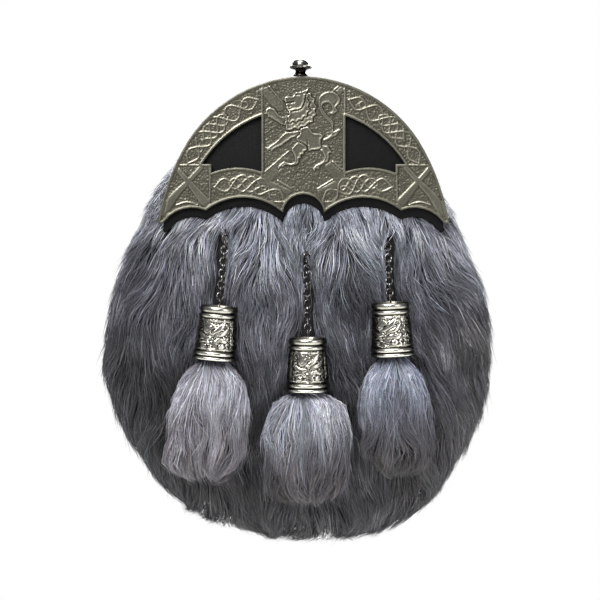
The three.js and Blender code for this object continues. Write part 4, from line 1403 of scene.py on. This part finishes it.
def makeRoom(rows):
    # hairs part round the chains and lie behind the bells, the tassels and the cantle
    shape = rows.shape
    p = rows.reshape(-1, 3) / mm
    root = np.repeat(rows[:, 0] / mm, shape[1], axis=0)
    for side, line in bellLine.items():
        eye, top, mouth = line["eye"], line["top"], line["mouth"]
        slope = (top[0] - eye[0]) / (top[2] - eye[2])
        dx = p[:, 0] - (eye[0] + slope * (p[:, 2] - eye[2]))
        rootAside = root[:, 0] - (eye[0] + slope * (root[:, 2] - eye[2]))
        hand = np.where(rootAside >= 0, 1, -1)
        opens = chainOpens[side]
        along = 1 - smoothStep(opens - 4, opens + 3, p[:, 2])
        along = along * smoothStep(top[2] - 12, top[2] - 4, p[:, 2])
        along = along * (np.abs(rootAside) < 24)
        gap = 2.2 + 0.7 * np.sin(p[:, 2] / 2.6 + hand) + 0.5 * np.sin(root[:, 2] * 1.7)
        aside = hand * dx
        pushed = gap + 1.3 * np.log1p(np.exp(np.clip((aside - gap) / 1.3, -30, 30)))
        pushed = np.where(aside - gap > 25, aside, pushed)
        p[:, 0] += along * hand * (pushed - aside)
        near = along * np.exp(-(dx / 4) ** 2)
        p[:, 1] += near * np.maximum(-33 - p[:, 1], 0)
        over = smoothStep(opens - 3, opens + 4, p[:, 2]) * (1 - smoothStep(eye[2] + 2, eye[2] + 9, p[:, 2]))
        over = over * np.exp(-(dx / 6) ** 2) * np.tile(np.linspace(0, 1.5, shape[1]).clip(0, 1), shape[0])
        p[:, 1] -= over * np.maximum(p[:, 1] - (eye[1] - 2.2), 0)
        # bell
        t = np.clip((p[:, 2] - mouth[2]) / (top[2] - mouth[2]), 0, 1)
        beside = (p[:, 2] > mouth[2] - 1) & (p[:, 2] < top[2] + 1)
        cx, cy = mouth[0] + (top[0] - mouth[0]) * t, mouth[1] + (top[1] - mouth[1]) * t
        radius = 12.4 - 1.6 * t
        dx = p[:, 0] - cx
        back = cy + np.sqrt(np.clip(radius ** 2 - dx ** 2, 0, None))
        p[:, 1] = np.where(beside & (np.abs(dx) < radius), np.maximum(p[:, 1], back), p[:, 1])
        # tassel
        low, high = line["tasselLow"], line["tasselHigh"]
        cx, cz = (low[0] + high[0]) / 2, (low[2] + mouth[2]) / 2
        wide, tall = (high[0] - low[0]) / 2, (mouth[2] - low[2]) / 2
        reach = 1 - ((p[:, 0] - cx) / wide) ** 2 - ((p[:, 2] - cz) / tall) ** 4
        back = (low[1] + high[1]) / 2 + 0.42 * (high[1] - low[1]) * np.sqrt(np.clip(reach, 0, None))
        p[:, 1] = np.where(reach > 0, np.maximum(p[:, 1], np.minimum(back, -33)), p[:, 1])
    # under the cantle and its leather the fur is pressed flat, and it rises again below them
    for lines in (backingLines, cantleLines):
        near = (p[:, 2] > -22) & (p[:, 1] < -28)
        depth = signedDistance(p[near, 0], p[near, 2], lines)[0]
        limit = np.where(depth > 0.4, -29.6, -29.6 + 2.2 * (depth - 0.4))
        p[near, 1] = np.maximum(p[near, 1], limit)
    return p.reshape(shape) * mm


def hairTones(rows, lock, locks, base, fine, light, patch):
    # colours from root to tip for every hair, linear; dark at the root and light at the tip: painted shade
    # deep in the pile and painted light at the tips
    count, levels, _ = rows.shape
    perLock = np.exp(light[0] * dice.normal(size=locks))[lock]
    perHair = np.exp(light[1] * dice.normal(size=count))
    pale = np.where(dice.random(count) < 0.04, 1.5, 1.0)
    # root-to-tip brightness: painted shade near the roots, painted light towards the tips
    along = np.interp(np.linspace(0, 1, levels), [0, 0.35, 0.8, 1], fine)
    bright = (perLock * perHair * pale * patch)[:, None] * along[None, :]
    warm = 1 + 0.05 * dice.normal(size=(count, 1, 3)) * (1, 0.6, 1)
    return np.clip(base[:, None, :] * bright[:, :, None] * warm, 0.002, 0.95)


def makePelt():
    hide = furHide()
    tree = BVHTree.FromObject(hide, bpy.context.evaluated_depsgraph_get())

    def weigh(centres, normals):
        x, z = centres[:, 0] / mm, centres[:, 2] / mm
        depth = signedDistance(x, z, backingLines)[0]
        hidden = (depth > 14) & (normals[:, 1] < -0.5)
        tall = smoothStep(-10, 30, z)
        front = np.where(normals[:, 1] < -0.5, 1.0, 0.75)
        rear = np.where(centres[:, 1] > -5 * mm, 0.5, 1.0)
        return np.where(hidden, 0.02, 1.0) * front * rear * (1 + 1.1 * tall)

    count = pelt["strands"]
    roots, normals = scatterRoots(hide, count, weigh)
    clear = chainClearance(roots)
    roots, normals = roots[clear], normals[clear]
    count = len(roots)
    flat = roots[:, [0, 2]] / mm
    top = smoothStep(-25, 25, flat[:, 1])
    lengths = pelt["longest"] + (pelt["shortest"] - pelt["longest"]) * top
    lengths = lengths * dice.uniform(0.72, 1.15, count)
    bulk = 1 - 0.28 * top
    stray = dice.random(count) < 0.035
    tipRise = dice.uniform(3.5, 8.8, count) * bulk * np.where(stray, 1.5, 1)
    midRise = np.minimum(tipRise, dice.uniform(3.5, 7, count) * bulk)
    rises = np.column_stack([midRise * 0.55, midRise, tipRise]) * mm
    spread = np.where(stray, 0.5, 0.16) * dice.normal(size=count)
    flow = peltFlow(waves(3, (26, 60)), waves(5, (9, 20)), spread)
    rows = combStrands(tree, roots, normals, lengths * mm, rises, flow, pelt["shares"], 0.35)
    locks = count // pelt["lock"]
    centres = dice.choice(np.where(~stray)[0], locks, replace=False)
    rows, lock = clumpStrands(rows, centres, dice.uniform(0.25, 0.7, locks))
    rows = makeRoom(rows)
    table = [(x, z, *linear(furGreys[grey])) for x, z, grey in toneTable]
    middle = rows[:, 2][:, [0, 2]] / mm
    base = blendTable(table, middle, 10)
    patch = np.exp(0.13 * waves(8, (14, 34))(middle))
    # the hairs darken to a fifth near their roots and lighten past their middle: painted shade and painted
    # light
    tones = hairTones(rows, lock, locks, base, [0.15, 0.6, 1.3, 1.65], (0.3, 0.5), patch)
    widths = pelt["width"] * dice.uniform(0.7, 1.2, count) * mm
    pieces = []
    share = count // pelt["pieces"]
    order = dice.permutation(count)
    for k in range(pelt["pieces"]):
        own = order[k * share:(k + 1) * share]
        pieces.append(strandMesh("fur_pelt_%d" % (k + 1), rows[own], widths[own], tones[own], (1, .9, .6)))

    applyModifier(hide, "SOLIDIFY", thickness=pelt["hideWall"] * mm, offset=-1, use_rim=True)
    editAll(hide)
    bpy.ops.mesh.normals_make_consistent(inside=False)
    leaveEdit()
    selectOnly(hide)
    bpy.ops.object.shade_smooth()
    return hide, pieces


def peltSkin():
    # the underwool close to the skin: matt, faintly mottled, and near black as painted shade where the hair
    # parts and under it
    material, tree, output = newMaterial("underwool darkened as painted shade")
    place = addNode(tree, "ShaderNodeTexCoord")
    mottle = addNode(tree, "ShaderNodeTexNoise", inputs={
        "Vector": place.outputs["Object"], "Scale": 260, "Detail": 6, "Roughness": 0.7})
    tone = addNode(tree, "ShaderNodeValToRGB", inputs={"Fac": mottle.outputs["Fac"]})
    # near-black tones: painted shade deep under the hair
    fillRamp(tone, [(0.3, "#0b0a0b"), (0.7, "#1b1a1c")])
    bump = addNode(tree, "ShaderNodeBump", inputs={
        "Strength": 0.8, "Distance": 0.0008, "Height": mottle.outputs["Fac"]})
    wool = addNode(tree, "ShaderNodeBsdfPrincipled", inputs={
        "Base Color": tone.outputs["Color"], "Roughness": 0.95, "Normal": bump.outputs["Normal"]})
    tree.links.new(wool.outputs[0], output.inputs["Surface"])
    return material


underwool = peltSkin()
peltHair = furMaterial("dyed grey rabbit fur", "hairTone")
hidePiece, peltPieces = makePelt()
finishPiece(hidePiece, underwool, "grey_fur", "fur_pouch")
for piece in peltPieces:
    finishPiece(piece, peltHair, "grey_fur", "fur_pouch")
print("pelt done")


# ---- tassels: long hair that falls from the bells over a narrow core

tassel = {
    "strands": 3400,
    "width": 0.37,
    "shoulder": {"left": 0.12, "middle": 0.27, "right": 0.13},  # how much narrower the core is at its top
    "inset": 3.2,
    "lock": 24,
    "longest": 34,
    "shares": (0.16, 0.4, 0.68, 1.0),
}
# colours down the tassel: share of its length, hex
# from the bell to the ends: share of the length, colour; the lightening near the bell is partly painted light
# falling from above
tasselTones = {
    "left": [(0, "#bcbcc8"), (0.3, "#a0a0a8"), (0.6, "#868288"), (1, "#706c70")],
    "middle": [(0, "#d4d6e4"), (0.3, "#888a92"), (0.6, "#646066"), (1, "#484442")],
    "right": [(0, "#c0c4d8"), (0.3, "#787c88"), (0.6, "#5c5a60"), (1, "#504e4c")],
}


def makeTassel(side):
    core = copyNode("fur_tassel_" + side, "tassel_core_" + side)
    applyModifier(core, "SUBSURF", levels=1, render_levels=1)
    editAll(core)
    bpy.ops.transform.shrink_fatten(value=-tassel["inset"] * mm)
    bpy.ops.mesh.normals_make_consistent(inside=False)
    leaveEdit()
    mouth, axis = bellFrame(side)
    mouth, axis = np.array(mouth), np.array(axis)
    length = np.max((mouth - nodePoints("fur_tassel_" + side)) @ axis)
    points, _ = surfaceTriangles(core)
    level = (points - mouth) @ axis
    out = points - mouth - level[:, None] * axis
    drawn = tassel["shoulder"][side] * (1 - smoothStep(0.03, 0.38, -level / length)) * (level < 0)
    points -= out * drawn[:, None]
    core.data.vertices.foreach_set("co", points.astype(np.float32).ravel())
    core.data.update()
    selectOnly(core)
    bpy.ops.object.shade_smooth()
    tree = BVHTree.FromObject(core, bpy.context.evaluated_depsgraph_get())

    def weigh(centres, normals):
        down = ((mouth - centres) @ axis) / length
        neck = np.exp(-((down - 0.02) / 0.12) ** 2)
        rear = np.where(normals[:, 1] > 0.6, 0.5, 1.0)
        return rear * (0.55 + 2.2 * neck) * (down > -0.03) * (down < 0.86)

    count = tassel["strands"]
    roots, normals = scatterRoots(core, count, weigh)
    down = ((mouth - roots) @ axis) / length
    lengths = tassel["longest"] * dice.uniform(0.55, 1.2, count) * (1 - 0.5 * np.clip(down, 0, 1))
    stray = dice.random(count) < 0.06
    tipRise = dice.uniform(1.3, 4.8, count) * np.where(stray, 1.8, 1)
    midRise = dice.uniform(1.8, 3.6, count)
    rises = np.column_stack([midRise * 0.6, midRise, (midRise + tipRise) / 2, tipRise]) * mm
    spread = np.where(stray, 0.4, 0.11)[:, None] * dice.normal(size=(count, 3))
    swirl = waves(20 + sides.index(side), (14, 30))
    fine = waves(30 + sides.index(side), (6, 12))

    def flow(place, normal):
        flatPlace = place[:, [0, 2]] / mm
        turn = 0.24 * swirl(flatPlace) + 0.17 * fine(flatPlace)
        sideways = np.cross(normal, axis)
        return -axis[None, :] + sideways * turn[:, None] + spread

    rows = combStrands(tree, roots, normals, lengths * mm, rises, flow, tassel["shares"], 0.75)
    locks = count // tassel["lock"]
    centres = dice.choice(np.where(~stray)[0], locks, replace=False)
    rows, lock = clumpStrands(rows, centres, dice.uniform(0.25, 0.78, locks))
    # inside the bell the hair stays within its wall
    level = (rows - mouth) @ axis
    out = rows - mouth - level[:, :, None] * axis
    radius = np.linalg.norm(out, axis=2)
    limit = np.where(level > -0.6 * mm, 9.2 * mm, 1.0)
    rows += out * (np.minimum(radius, limit) / (radius + 1e-9) - 1)[:, :, None]
    # the lower hair hangs loose in uneven wisps
    level = (rows - mouth) @ axis
    out = rows - mouth - level[:, :, None] * axis
    wisp = dice.uniform(0, 1, locks)[lock] * dice.uniform(0.6, 1, count)
    loose = smoothStep(0.6, 1.05, -level / length) * wisp[:, None]
    rows += out * (0.5 * loose)[:, :, None] - axis * (loose * 4 * mm)[:, :, None]
    down = np.clip(((mouth - rows[:, 2]) @ axis) / length, 0, 1)
    stops = [s for s, _ in tasselTones[side]]
    shades = np.array([linear(code) for _, code in tasselTones[side]])
    base = np.column_stack([np.interp(down, stops, shades[:, k]) for k in range(3)])
    patch = np.exp(0.13 * fine(rows[:, 2][:, [0, 2]] / mm))
    # the tassel hairs darken near their roots and lighten at the tips: painted shade and painted light
    tones = hairTones(rows, lock, locks, base, [0.3, 0.75, 1.2, 1.4], (0.26, 0.34), patch)
    widths = tassel["width"] * dice.uniform(0.7, 1.2, count) * mm
    piece = strandMesh("tassel_hair_" + side, rows, widths, tones, (1, 1, .85, .55))
    return core, piece


tasselHair = furMaterial("silver grey rabbit fur", "hairTone")
for side in sides:
    core, hair = makeTassel(side)
    # the tassel core takes the same near-black painted shade
    finishPiece(core, underwool, "tassel_fur", "fur_tassel_" + side)
    finishPiece(hair, tasselHair, "tassel_fur", "fur_tassel_" + side)
print("tassels done")

shown = {o.name: sum(len(f.vertices) - 2 for f in o.data.polygons) for o in bpy.data.objects
         if o.type == "MESH" and not o.hide_render and o.name != "floor"}
print("triangles:", sum(shown.values()), "largest:", sorted(shown.items(), key=lambda e: -e[1])[:14])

*WHAT YOU ARE ASKED TO DO*
In the listing above, find each line with the word "code" and copy it.

*SOLUTION TO THIS PROBLEM*
The three.js and Blender code for this object continues. Write part 4, from line 1403 of scene.py on. This part finishes it.
    shades = np.array([linear(code) for _, code in tasselTones[side]])